┌──

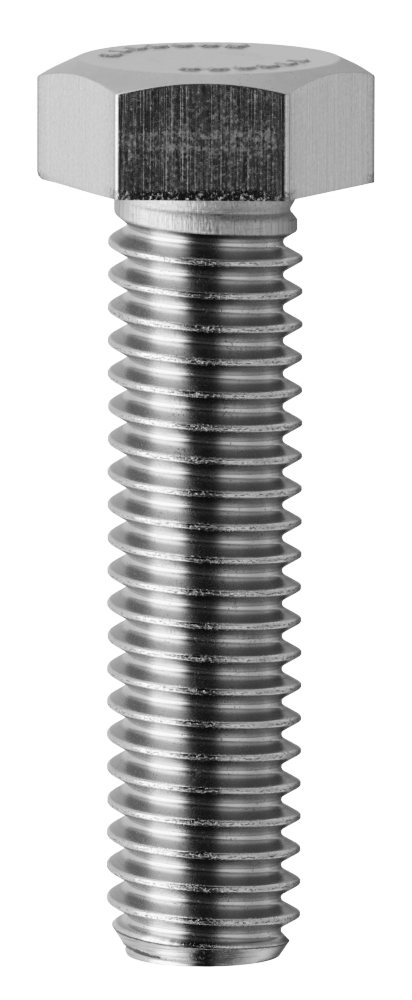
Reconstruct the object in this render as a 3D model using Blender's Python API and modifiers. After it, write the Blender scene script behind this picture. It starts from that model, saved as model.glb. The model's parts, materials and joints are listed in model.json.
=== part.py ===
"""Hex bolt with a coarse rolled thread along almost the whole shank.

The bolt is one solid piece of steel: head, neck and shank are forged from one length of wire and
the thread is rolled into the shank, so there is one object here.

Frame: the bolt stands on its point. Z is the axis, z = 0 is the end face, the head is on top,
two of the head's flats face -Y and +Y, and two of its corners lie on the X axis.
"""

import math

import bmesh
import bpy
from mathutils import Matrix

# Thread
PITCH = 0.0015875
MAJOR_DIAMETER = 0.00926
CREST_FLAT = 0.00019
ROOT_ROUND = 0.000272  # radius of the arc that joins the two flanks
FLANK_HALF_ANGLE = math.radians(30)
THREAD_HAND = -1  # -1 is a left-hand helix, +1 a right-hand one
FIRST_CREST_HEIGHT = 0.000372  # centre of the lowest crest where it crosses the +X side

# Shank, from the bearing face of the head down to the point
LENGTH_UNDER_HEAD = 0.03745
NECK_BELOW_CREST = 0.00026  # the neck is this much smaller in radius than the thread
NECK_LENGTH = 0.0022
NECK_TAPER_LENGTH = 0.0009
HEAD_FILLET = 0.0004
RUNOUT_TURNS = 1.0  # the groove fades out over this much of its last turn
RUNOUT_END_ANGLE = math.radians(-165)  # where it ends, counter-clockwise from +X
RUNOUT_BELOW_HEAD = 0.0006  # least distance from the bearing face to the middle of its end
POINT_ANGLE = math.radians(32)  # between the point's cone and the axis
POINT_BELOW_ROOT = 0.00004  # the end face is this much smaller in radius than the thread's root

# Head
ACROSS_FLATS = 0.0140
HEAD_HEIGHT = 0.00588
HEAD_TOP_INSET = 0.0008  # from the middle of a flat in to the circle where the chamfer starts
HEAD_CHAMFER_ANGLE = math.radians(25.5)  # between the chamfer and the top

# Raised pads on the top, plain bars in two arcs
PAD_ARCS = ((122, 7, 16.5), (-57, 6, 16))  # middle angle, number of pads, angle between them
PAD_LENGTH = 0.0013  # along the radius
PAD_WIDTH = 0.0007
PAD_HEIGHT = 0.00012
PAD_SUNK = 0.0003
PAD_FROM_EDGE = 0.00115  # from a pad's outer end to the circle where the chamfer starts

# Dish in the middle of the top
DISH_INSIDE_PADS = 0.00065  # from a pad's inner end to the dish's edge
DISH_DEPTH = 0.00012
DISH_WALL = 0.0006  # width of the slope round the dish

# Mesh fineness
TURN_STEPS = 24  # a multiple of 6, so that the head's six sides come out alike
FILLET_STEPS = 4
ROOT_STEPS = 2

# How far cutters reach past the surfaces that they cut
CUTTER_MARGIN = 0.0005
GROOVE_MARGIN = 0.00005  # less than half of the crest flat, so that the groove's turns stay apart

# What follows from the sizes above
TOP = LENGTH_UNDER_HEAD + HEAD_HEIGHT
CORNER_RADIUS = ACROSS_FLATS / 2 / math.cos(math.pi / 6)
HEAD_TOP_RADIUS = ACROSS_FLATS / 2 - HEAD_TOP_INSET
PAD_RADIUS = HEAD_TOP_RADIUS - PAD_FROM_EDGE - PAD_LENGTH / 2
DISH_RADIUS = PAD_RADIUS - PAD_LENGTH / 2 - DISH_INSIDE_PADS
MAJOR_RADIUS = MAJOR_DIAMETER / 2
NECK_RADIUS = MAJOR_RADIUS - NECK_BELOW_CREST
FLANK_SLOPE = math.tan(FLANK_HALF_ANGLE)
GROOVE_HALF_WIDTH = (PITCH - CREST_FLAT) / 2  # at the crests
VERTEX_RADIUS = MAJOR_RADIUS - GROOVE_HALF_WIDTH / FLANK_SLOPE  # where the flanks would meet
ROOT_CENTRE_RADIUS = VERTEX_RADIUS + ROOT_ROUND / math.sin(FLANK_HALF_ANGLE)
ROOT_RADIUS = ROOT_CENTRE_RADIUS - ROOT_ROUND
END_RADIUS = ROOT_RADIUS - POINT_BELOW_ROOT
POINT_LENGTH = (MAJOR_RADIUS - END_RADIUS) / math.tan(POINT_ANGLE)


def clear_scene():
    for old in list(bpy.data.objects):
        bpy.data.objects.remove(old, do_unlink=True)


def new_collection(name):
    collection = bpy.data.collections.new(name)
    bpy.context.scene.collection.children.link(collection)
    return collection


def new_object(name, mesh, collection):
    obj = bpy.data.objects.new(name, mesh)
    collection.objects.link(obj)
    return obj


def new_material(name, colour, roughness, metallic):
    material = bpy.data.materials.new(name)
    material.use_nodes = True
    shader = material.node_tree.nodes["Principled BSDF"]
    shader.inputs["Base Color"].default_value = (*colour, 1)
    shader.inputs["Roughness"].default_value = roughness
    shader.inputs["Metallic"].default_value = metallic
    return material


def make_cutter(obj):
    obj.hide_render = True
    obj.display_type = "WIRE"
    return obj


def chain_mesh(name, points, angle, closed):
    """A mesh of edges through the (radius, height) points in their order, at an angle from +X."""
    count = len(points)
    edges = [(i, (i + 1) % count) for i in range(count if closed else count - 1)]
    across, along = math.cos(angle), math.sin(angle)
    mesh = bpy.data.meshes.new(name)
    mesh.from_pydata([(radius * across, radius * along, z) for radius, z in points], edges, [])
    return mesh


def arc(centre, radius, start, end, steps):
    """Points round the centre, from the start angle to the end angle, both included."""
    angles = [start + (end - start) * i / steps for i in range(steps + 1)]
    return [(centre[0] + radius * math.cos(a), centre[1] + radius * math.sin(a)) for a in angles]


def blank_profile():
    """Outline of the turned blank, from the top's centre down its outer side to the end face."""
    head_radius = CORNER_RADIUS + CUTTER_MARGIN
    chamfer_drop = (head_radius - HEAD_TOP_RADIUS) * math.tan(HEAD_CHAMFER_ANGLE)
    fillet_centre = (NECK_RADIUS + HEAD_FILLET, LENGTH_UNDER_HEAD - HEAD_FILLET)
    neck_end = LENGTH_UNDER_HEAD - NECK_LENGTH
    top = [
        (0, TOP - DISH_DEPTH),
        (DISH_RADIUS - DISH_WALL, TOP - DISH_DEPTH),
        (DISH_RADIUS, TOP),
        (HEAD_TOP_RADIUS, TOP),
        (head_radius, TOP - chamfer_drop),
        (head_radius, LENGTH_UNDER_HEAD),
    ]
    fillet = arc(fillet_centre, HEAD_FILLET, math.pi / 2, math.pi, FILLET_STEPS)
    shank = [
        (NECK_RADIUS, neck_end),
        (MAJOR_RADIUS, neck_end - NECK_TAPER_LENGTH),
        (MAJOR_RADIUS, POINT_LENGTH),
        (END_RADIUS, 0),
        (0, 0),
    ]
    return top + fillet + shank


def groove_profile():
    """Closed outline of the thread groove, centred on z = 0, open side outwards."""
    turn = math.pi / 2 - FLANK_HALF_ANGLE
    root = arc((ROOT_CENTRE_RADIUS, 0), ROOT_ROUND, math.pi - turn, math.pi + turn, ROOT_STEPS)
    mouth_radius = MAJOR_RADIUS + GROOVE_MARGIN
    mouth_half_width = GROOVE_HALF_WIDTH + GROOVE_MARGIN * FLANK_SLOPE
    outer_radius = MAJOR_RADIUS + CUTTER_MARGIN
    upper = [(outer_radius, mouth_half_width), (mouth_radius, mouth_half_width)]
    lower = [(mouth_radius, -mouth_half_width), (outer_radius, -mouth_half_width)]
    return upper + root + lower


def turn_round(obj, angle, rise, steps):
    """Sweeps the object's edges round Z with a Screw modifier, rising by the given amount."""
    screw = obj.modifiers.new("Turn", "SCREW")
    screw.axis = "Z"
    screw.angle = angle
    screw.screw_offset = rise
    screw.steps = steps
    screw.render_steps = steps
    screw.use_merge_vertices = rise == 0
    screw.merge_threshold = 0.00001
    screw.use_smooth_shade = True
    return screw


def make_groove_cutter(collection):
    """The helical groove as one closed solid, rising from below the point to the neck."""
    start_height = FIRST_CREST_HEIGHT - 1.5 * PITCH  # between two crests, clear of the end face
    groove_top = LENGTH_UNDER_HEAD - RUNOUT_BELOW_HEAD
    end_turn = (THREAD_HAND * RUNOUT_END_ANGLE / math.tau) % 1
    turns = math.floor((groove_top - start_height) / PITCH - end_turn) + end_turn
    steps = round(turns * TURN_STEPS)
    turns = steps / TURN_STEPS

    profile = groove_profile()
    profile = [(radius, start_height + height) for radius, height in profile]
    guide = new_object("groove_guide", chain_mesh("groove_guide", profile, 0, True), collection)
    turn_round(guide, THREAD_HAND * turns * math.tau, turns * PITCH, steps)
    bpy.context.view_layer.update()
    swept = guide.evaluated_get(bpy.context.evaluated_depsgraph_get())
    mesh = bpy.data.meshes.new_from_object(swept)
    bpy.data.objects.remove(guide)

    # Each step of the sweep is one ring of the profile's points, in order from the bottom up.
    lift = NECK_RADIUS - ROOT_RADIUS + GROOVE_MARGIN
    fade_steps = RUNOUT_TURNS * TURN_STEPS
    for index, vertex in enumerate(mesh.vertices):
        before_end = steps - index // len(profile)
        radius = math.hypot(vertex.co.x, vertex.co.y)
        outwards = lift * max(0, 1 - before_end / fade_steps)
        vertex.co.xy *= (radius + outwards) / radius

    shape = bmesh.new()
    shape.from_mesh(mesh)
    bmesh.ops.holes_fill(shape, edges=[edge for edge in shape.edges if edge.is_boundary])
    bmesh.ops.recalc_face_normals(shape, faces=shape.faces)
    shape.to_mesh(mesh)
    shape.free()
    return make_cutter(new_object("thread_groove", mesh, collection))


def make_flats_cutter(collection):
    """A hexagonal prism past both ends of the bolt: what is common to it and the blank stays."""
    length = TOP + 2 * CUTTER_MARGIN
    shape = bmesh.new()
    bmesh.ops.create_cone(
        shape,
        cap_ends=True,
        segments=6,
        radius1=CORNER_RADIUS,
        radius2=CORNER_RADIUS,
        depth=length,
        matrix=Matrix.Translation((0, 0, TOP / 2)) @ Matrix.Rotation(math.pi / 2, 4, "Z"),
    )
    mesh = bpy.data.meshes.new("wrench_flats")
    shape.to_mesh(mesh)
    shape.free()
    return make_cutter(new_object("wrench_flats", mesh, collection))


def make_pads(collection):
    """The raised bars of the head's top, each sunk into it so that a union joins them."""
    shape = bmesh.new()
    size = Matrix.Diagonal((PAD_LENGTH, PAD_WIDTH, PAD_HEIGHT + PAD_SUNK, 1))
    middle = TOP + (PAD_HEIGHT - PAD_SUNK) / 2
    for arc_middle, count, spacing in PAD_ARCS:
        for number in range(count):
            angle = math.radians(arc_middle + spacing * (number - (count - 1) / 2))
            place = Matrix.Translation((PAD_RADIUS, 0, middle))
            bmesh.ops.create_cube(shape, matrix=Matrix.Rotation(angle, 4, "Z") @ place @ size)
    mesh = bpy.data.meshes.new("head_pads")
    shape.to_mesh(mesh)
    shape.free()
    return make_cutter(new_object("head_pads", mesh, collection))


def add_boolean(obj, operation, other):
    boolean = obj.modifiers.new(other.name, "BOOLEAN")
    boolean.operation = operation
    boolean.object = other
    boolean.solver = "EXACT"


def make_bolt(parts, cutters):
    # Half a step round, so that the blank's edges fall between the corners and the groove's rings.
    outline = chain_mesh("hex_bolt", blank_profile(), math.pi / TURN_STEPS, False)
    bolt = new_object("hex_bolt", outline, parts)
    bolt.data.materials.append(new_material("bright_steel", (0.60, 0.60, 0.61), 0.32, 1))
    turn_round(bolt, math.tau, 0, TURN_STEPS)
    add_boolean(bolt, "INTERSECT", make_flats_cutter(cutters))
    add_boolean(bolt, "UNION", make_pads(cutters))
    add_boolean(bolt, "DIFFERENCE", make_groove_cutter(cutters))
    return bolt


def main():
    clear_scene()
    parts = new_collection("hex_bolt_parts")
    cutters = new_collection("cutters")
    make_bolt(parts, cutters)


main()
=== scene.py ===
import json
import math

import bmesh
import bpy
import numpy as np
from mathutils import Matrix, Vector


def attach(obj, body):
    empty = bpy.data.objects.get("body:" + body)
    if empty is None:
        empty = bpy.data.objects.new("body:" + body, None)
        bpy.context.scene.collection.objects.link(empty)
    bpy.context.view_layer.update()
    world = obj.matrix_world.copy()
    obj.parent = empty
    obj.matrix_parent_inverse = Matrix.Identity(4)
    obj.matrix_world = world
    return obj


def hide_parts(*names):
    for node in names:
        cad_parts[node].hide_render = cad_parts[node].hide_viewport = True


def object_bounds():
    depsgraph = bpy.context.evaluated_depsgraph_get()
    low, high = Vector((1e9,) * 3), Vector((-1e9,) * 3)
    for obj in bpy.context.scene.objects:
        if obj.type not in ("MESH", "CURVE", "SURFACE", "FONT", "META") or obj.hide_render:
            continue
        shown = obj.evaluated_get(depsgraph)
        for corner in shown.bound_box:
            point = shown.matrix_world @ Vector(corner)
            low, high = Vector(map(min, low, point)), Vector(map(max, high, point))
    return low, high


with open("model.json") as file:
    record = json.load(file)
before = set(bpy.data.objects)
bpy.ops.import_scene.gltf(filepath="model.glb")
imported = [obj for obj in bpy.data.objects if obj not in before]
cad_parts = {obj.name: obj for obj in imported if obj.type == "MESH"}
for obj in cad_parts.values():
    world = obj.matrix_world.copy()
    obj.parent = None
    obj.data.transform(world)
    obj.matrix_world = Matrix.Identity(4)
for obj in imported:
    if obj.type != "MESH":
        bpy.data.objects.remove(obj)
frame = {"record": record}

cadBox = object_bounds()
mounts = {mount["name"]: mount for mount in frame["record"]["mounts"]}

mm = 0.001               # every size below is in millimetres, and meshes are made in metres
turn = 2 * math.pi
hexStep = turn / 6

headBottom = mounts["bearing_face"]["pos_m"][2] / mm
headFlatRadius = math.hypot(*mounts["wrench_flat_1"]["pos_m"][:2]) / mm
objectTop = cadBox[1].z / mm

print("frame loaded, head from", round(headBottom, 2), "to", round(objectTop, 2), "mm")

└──

§ **REQUIREMENT**
Select all lines in the listing that include the word "Vector".

§ **OUTPUT FOR THIS EXERCISE**
from mathutils import Matrix, Vector
    low, high = Vector((1e9,) * 3), Vector((-1e9,) * 3)
            point = shown.matrix_world @ Vector(corner)
            low, high = Vector(map(min, low, point)), Vector(map(max, high, point))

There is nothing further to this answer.